* [COLLECTED DATA]:

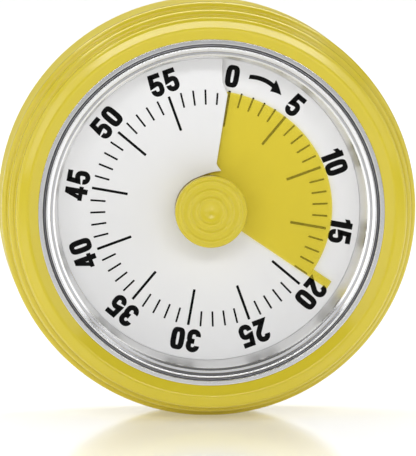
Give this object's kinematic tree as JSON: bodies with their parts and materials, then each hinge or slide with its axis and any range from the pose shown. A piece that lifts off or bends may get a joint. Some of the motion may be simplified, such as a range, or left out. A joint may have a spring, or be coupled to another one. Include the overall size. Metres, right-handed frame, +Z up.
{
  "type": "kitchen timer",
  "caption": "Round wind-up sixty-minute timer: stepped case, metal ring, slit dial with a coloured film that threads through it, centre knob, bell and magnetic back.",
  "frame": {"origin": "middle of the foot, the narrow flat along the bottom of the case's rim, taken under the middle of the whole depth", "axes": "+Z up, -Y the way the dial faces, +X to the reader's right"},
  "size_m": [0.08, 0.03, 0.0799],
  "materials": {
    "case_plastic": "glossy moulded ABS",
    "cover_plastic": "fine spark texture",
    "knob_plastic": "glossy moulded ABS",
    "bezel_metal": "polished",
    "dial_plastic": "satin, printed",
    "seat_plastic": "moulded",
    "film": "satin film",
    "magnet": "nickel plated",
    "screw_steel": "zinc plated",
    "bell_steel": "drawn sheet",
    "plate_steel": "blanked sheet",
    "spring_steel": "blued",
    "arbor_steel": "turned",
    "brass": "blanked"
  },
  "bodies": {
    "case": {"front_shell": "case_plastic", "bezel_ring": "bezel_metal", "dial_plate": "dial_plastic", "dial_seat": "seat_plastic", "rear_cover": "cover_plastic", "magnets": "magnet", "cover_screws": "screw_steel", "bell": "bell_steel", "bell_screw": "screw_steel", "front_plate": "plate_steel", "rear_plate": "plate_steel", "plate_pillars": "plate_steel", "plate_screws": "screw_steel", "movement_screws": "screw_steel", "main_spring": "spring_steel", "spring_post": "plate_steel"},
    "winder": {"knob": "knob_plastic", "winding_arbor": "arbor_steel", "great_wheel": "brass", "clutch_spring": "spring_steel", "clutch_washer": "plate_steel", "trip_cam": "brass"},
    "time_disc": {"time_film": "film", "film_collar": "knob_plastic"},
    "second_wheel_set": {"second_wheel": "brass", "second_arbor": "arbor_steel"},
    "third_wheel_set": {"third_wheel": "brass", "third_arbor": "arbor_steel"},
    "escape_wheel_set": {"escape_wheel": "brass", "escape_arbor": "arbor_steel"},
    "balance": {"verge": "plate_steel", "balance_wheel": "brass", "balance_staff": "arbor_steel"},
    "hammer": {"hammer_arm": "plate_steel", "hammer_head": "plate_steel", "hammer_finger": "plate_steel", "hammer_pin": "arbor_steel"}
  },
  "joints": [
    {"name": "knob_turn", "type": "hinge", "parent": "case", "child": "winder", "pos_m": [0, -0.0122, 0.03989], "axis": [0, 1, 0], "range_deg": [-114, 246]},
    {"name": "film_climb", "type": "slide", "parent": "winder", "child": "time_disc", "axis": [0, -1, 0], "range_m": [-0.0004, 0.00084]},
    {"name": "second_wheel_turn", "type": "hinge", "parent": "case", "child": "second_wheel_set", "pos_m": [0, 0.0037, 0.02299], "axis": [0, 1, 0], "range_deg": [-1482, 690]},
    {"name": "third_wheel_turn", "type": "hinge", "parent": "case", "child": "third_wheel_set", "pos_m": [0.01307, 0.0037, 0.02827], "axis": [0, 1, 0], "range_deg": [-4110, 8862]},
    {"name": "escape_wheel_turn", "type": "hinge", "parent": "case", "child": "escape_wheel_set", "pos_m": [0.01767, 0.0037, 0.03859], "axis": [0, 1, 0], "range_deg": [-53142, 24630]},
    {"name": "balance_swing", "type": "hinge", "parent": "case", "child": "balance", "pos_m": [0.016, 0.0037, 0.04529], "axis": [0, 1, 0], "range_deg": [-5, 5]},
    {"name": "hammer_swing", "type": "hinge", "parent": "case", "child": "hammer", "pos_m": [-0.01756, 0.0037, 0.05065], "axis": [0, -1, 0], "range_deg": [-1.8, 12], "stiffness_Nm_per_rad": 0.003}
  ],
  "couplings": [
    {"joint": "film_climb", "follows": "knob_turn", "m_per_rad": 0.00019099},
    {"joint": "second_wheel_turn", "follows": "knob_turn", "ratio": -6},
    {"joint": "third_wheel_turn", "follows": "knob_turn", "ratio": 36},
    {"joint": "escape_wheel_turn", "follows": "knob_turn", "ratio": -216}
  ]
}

* [GIVEN TASK]: Restate the whole listing exactly.

* [CORRECT OUTPUT]:
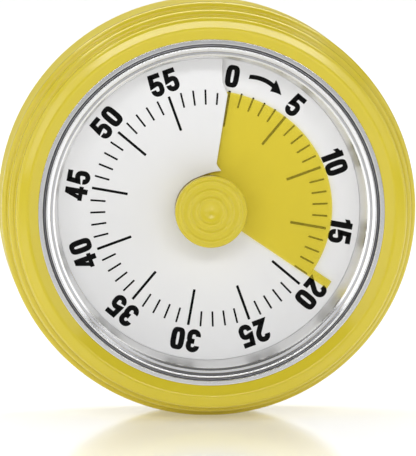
Give this object's kinematic tree as JSON: bodies with their parts and materials, then each hinge or slide with its axis and any range from the pose shown. A piece that lifts off or bends may get a joint. Some of the motion may be simplified, such as a range, or left out. A joint may have a spring, or be coupled to another one. Include the overall size. Metres, right-handed frame, +Z up.
{
  "type": "kitchen timer",
  "caption": "Round wind-up sixty-minute timer: stepped case, metal ring, slit dial with a coloured film that threads through it, centre knob, bell and magnetic back.",
  "frame": {"origin": "middle of the foot, the narrow flat along the bottom of the case's rim, taken under the middle of the whole depth", "axes": "+Z up, -Y the way the dial faces, +X to the reader's right"},
  "size_m": [0.08, 0.03, 0.0799],
  "materials": {
    "case_plastic": "glossy moulded ABS",
    "cover_plastic": "fine spark texture",
    "knob_plastic": "glossy moulded ABS",
    "bezel_metal": "polished",
    "dial_plastic": "satin, printed",
    "seat_plastic": "moulded",
    "film": "satin film",
    "magnet": "nickel plated",
    "screw_steel": "zinc plated",
    "bell_steel": "drawn sheet",
    "plate_steel": "blanked sheet",
    "spring_steel": "blued",
    "arbor_steel": "turned",
    "brass": "blanked"
  },
  "bodies": {
    "case": {"front_shell": "case_plastic", "bezel_ring": "bezel_metal", "dial_plate": "dial_plastic", "dial_seat": "seat_plastic", "rear_cover": "cover_plastic", "magnets": "magnet", "cover_screws": "screw_steel", "bell": "bell_steel", "bell_screw": "screw_steel", "front_plate": "plate_steel", "rear_plate": "plate_steel", "plate_pillars": "plate_steel", "plate_screws": "screw_steel", "movement_screws": "screw_steel", "main_spring": "spring_steel", "spring_post": "plate_steel"},
    "winder": {"knob": "knob_plastic", "winding_arbor": "arbor_steel", "great_wheel": "brass", "clutch_spring": "spring_steel", "clutch_washer": "plate_steel", "trip_cam": "brass"},
    "time_disc": {"time_film": "film", "film_collar": "knob_plastic"},
    "second_wheel_set": {"second_wheel": "brass", "second_arbor": "arbor_steel"},
    "third_wheel_set": {"third_wheel": "brass", "third_arbor": "arbor_steel"},
    "escape_wheel_set": {"escape_wheel": "brass", "escape_arbor": "arbor_steel"},
    "balance": {"verge": "plate_steel", "balance_wheel": "brass", "balance_staff": "arbor_steel"},
    "hammer": {"hammer_arm": "plate_steel", "hammer_head": "plate_steel", "hammer_finger": "plate_steel", "hammer_pin": "arbor_steel"}
  },
  "joints": [
    {"name": "knob_turn", "type": "hinge", "parent": "case", "child": "winder", "pos_m": [0, -0.0122, 0.03989], "axis": [0, 1, 0], "range_deg": [-114, 246]},
    {"name": "film_climb", "type": "slide", "parent": "winder", "child": "time_disc", "axis": [0, -1, 0], "range_m": [-0.0004, 0.00084]},
    {"name": "second_wheel_turn", "type": "hinge", "parent": "case", "child": "second_wheel_set", "pos_m": [0, 0.0037, 0.02299], "axis": [0, 1, 0], "range_deg": [-1482, 690]},
    {"name": "third_wheel_turn", "type": "hinge", "parent": "case", "child": "third_wheel_set", "pos_m": [0.01307, 0.0037, 0.02827], "axis": [0, 1, 0], "range_deg": [-4110, 8862]},
    {"name": "escape_wheel_turn", "type": "hinge", "parent": "case", "child": "escape_wheel_set", "pos_m": [0.01767, 0.0037, 0.03859], "axis": [0, 1, 0], "range_deg": [-53142, 24630]},
    {"name": "balance_swing", "type": "hinge", "parent": "case", "child": "balance", "pos_m": [0.016, 0.0037, 0.04529], "axis": [0, 1, 0], "range_deg": [-5, 5]},
    {"name": "hammer_swing", "type": "hinge", "parent": "case", "child": "hammer", "pos_m": [-0.01756, 0.0037, 0.05065], "axis": [0, -1, 0], "range_deg": [-1.8, 12], "stiffness_Nm_per_rad": 0.003}
  ],
  "couplings": [
    {"joint": "film_climb", "follows": "knob_turn", "m_per_rad": 0.00019099},
    {"joint": "second_wheel_turn", "follows": "knob_turn", "ratio": -6},
    {"joint": "third_wheel_turn", "follows": "knob_turn", "ratio": 36},
    {"joint": "escape_wheel_turn", "follows": "knob_turn", "ratio": -216}
  ]
}